With the Australian Security and Investments Commission’s (ASIC’s) plans to change limited MDA regulations temporarily on hold, advisers should consider how they would benefit from offering limited MDAs, according to financial services lawyer and managing director of The Fold, Claire Wivell Plater.   

Last year ASIC signaled plans to change the laws around limited MDAs, including the provision that allows users to operate on the platforms without a specific limited MDA authorisation.  

Under the proposals, limited MDA operators would also have to hold minimum net tangible assets (NTA) of either $150,000, 10 per cent of MDA operator revenue or 0.5 per cent of the value of MDA assets managed (with a ceiling of $5 million NTA), whichever is greater.  

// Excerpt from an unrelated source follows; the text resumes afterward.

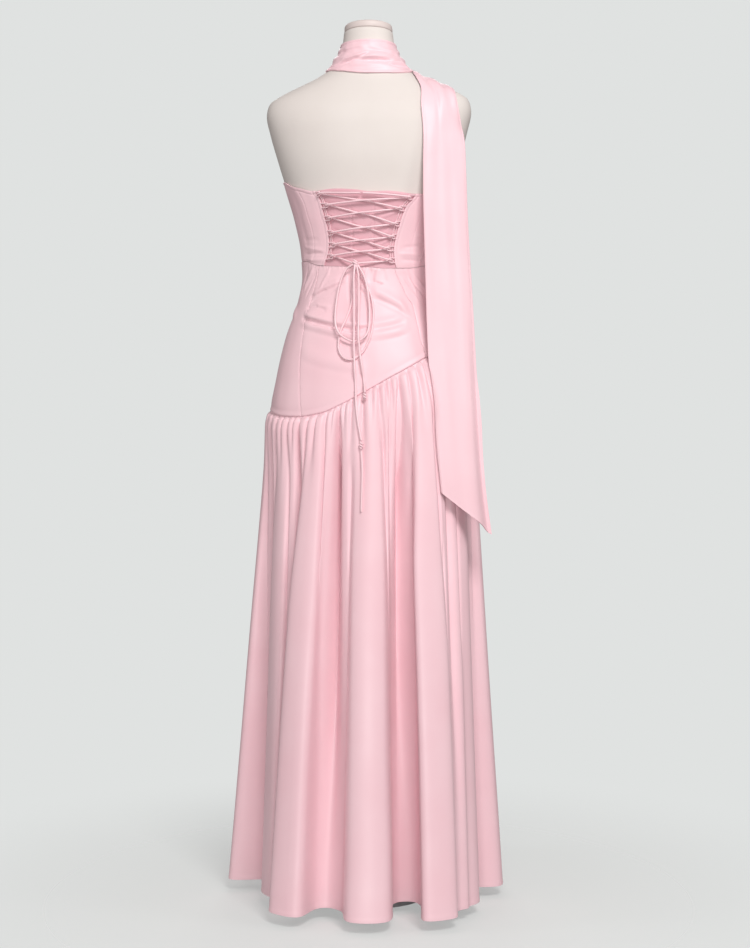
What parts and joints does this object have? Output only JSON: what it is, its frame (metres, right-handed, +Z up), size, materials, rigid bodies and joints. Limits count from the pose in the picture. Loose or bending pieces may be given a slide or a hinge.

“ASIC has made it clear that it’s worried about MDAs, because of the potential for fraud and over-trading,” Wivell Plater said.   

She said while there was no guarantee when ASIC would act on its plans, it was likely businesses offering the investment and advice components of limited MDAs could “comfortably” continue operations until 2014, when the Class Order (and No Action Letter) may lapse. 

Unlike full MDAs, the limited counterparts are offered through a platform, which handles administration, custody and reporting. 

“There is no need to obtain a client’s consent in advance to simply rebalance a portfolio. Provided advisers can operate them efficiently, MDA services can be an excellent way for advisers to add value.” 

However, Wivell Plater warned advisers to adopt a fallback position just in case the current arrangements came to “an abrupt halt”.